## [Stated task]
Set down exactly the first line of the entries and every line after it, through the line with "the post strap.".

## [Material to process]
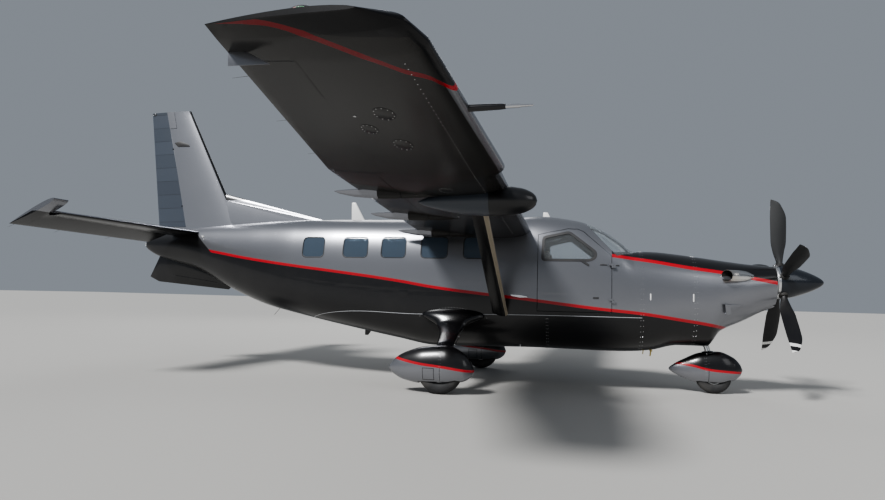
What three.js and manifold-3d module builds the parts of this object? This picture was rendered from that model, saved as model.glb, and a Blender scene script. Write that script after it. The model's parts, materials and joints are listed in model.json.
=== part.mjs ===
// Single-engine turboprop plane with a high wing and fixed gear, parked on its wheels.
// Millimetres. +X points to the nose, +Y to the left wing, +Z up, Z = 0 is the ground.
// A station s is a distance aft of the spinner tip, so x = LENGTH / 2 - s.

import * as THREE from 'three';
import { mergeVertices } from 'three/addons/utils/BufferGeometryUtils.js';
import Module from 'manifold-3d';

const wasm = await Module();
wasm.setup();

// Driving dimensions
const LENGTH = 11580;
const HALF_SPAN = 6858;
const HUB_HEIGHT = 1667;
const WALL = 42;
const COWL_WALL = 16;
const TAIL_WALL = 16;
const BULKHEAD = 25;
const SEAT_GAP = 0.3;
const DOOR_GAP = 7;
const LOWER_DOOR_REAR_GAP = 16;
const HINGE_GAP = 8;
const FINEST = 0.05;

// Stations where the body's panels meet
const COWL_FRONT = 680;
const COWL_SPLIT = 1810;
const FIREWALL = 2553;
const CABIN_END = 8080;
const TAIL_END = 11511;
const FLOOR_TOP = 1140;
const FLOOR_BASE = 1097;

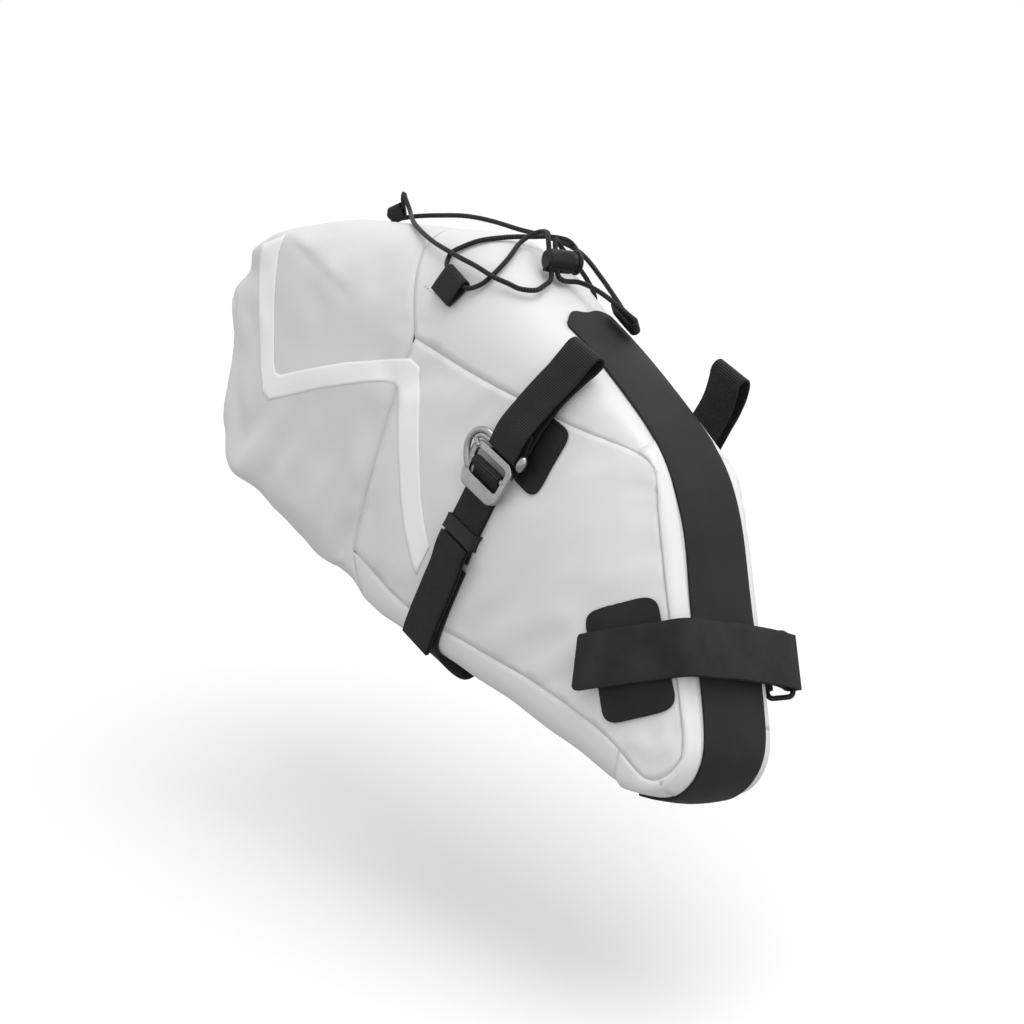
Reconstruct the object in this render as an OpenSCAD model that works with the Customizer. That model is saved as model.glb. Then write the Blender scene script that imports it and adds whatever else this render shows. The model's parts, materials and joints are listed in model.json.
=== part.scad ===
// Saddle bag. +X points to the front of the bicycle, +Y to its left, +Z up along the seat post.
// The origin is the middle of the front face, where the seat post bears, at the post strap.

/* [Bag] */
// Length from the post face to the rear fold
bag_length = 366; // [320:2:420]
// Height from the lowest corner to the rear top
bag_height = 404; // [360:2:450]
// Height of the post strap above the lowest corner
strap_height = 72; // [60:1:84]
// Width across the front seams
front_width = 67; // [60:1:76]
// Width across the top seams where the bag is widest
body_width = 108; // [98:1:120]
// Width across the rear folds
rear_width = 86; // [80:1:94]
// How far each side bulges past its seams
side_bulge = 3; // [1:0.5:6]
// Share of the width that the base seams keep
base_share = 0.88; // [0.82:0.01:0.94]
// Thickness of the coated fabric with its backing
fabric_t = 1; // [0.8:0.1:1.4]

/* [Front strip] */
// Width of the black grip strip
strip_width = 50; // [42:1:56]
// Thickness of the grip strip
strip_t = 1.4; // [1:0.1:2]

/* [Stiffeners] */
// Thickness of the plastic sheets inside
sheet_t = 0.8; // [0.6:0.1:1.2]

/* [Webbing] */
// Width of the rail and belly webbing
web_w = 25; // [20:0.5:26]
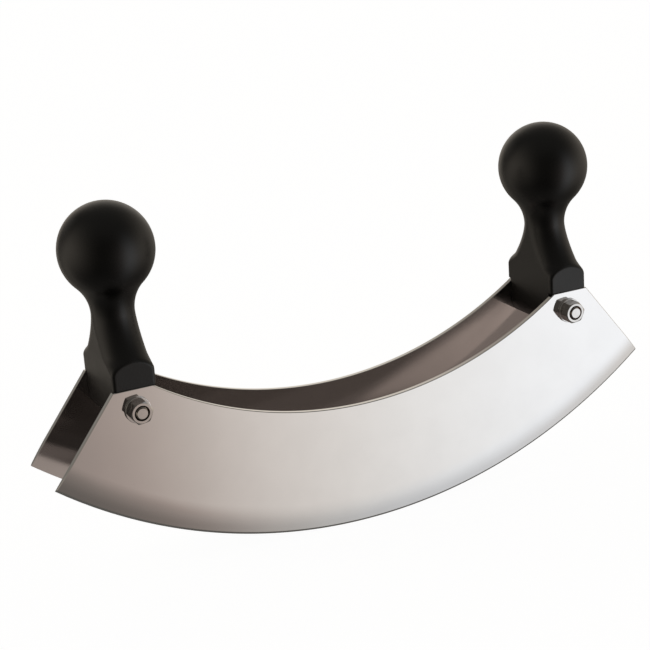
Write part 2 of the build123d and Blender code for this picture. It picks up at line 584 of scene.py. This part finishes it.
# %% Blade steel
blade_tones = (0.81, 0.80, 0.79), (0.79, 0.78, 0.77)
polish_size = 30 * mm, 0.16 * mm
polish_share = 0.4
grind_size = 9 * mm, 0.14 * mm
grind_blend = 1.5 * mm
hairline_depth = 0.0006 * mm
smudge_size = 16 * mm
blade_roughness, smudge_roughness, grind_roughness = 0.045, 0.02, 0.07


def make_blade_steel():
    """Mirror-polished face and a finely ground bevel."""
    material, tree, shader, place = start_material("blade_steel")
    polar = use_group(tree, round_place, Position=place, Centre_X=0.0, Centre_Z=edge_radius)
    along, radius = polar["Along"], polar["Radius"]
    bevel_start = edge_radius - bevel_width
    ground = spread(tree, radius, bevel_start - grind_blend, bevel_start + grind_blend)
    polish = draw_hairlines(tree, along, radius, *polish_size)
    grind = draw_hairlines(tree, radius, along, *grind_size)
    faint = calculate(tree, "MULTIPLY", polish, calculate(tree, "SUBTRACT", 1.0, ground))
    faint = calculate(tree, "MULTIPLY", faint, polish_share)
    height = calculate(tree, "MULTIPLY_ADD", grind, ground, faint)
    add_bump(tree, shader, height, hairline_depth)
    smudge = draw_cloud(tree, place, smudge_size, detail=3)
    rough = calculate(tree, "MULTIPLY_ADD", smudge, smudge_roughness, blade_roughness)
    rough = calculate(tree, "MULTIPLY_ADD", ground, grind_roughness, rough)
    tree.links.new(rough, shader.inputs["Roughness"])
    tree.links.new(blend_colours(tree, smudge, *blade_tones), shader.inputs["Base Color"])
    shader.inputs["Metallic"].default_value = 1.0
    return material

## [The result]
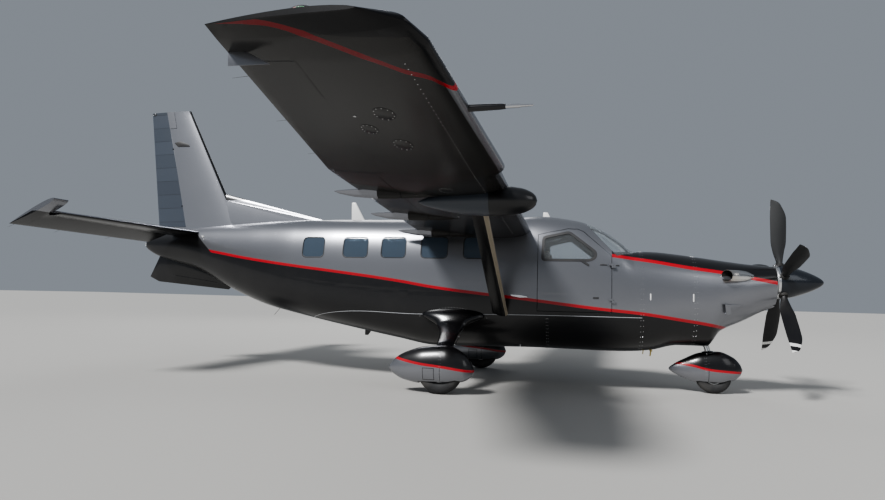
What three.js and manifold-3d module builds the parts of this object? This picture was rendered from that model, saved as model.glb, and a Blender scene script. Write that script after it. The model's parts, materials and joints are listed in model.json.
=== part.mjs ===
// Single-engine turboprop plane with a high wing and fixed gear, parked on its wheels.
// Millimetres. +X points to the nose, +Y to the left wing, +Z up, Z = 0 is the ground.
// A station s is a distance aft of the spinner tip, so x = LENGTH / 2 - s.

import * as THREE from 'three';
import { mergeVertices } from 'three/addons/utils/BufferGeometryUtils.js';
import Module from 'manifold-3d';

const wasm = await Module();
wasm.setup();

// Driving dimensions
const LENGTH = 11580;
const HALF_SPAN = 6858;
const HUB_HEIGHT = 1667;
const WALL = 42;
const COWL_WALL = 16;
const TAIL_WALL = 16;
const BULKHEAD = 25;
const SEAT_GAP = 0.3;
const DOOR_GAP = 7;
const LOWER_DOOR_REAR_GAP = 16;
const HINGE_GAP = 8;
const FINEST = 0.05;

// Stations where the body's panels meet
const COWL_FRONT = 680;
const COWL_SPLIT = 1810;
const FIREWALL = 2553;
const CABIN_END = 8080;
const TAIL_END = 11511;
const FLOOR_TOP = 1140;
const FLOOR_BASE = 1097;

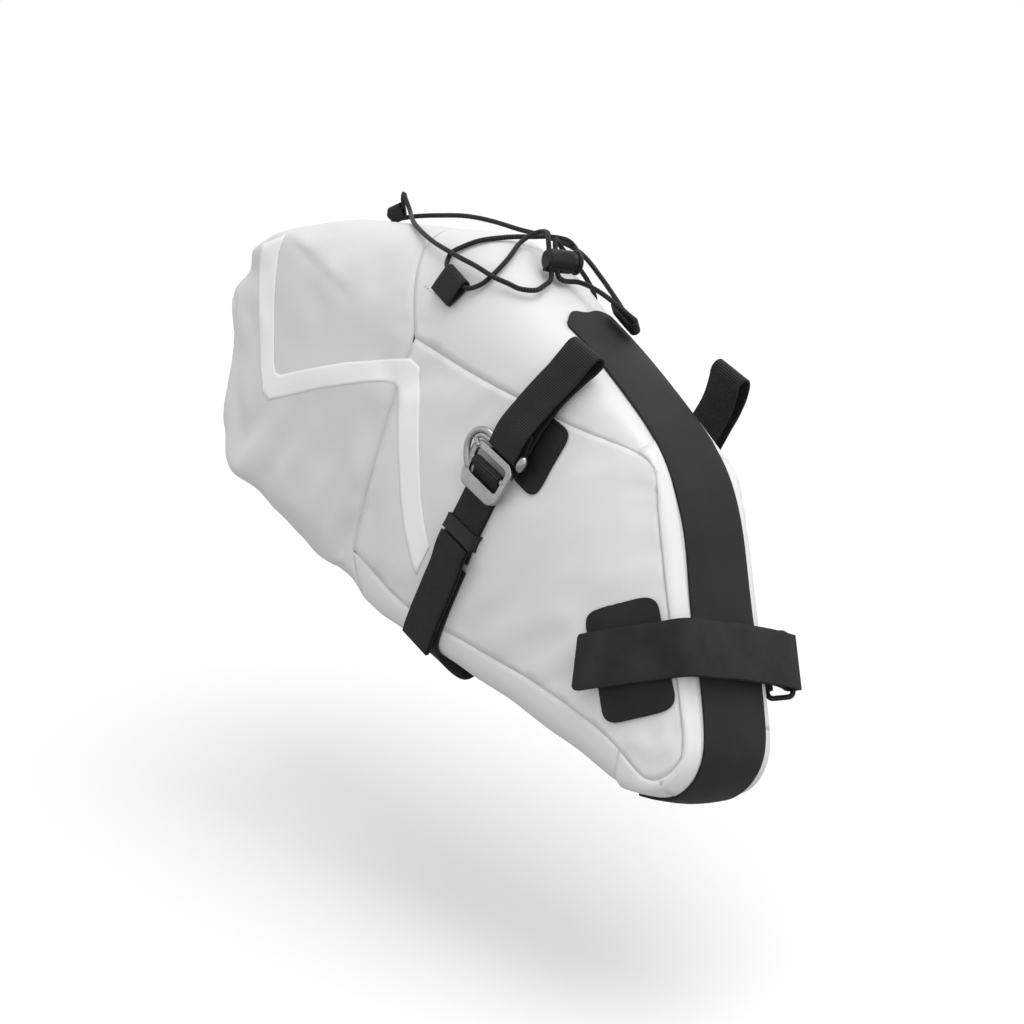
Reconstruct the object in this render as an OpenSCAD model that works with the Customizer. That model is saved as model.glb. Then write the Blender scene script that imports it and adds whatever else this render shows. The model's parts, materials and joints are listed in model.json.
=== part.scad ===
// Saddle bag. +X points to the front of the bicycle, +Y to its left, +Z up along the seat post.
// The origin is the middle of the front face, where the seat post bears, at the post strap.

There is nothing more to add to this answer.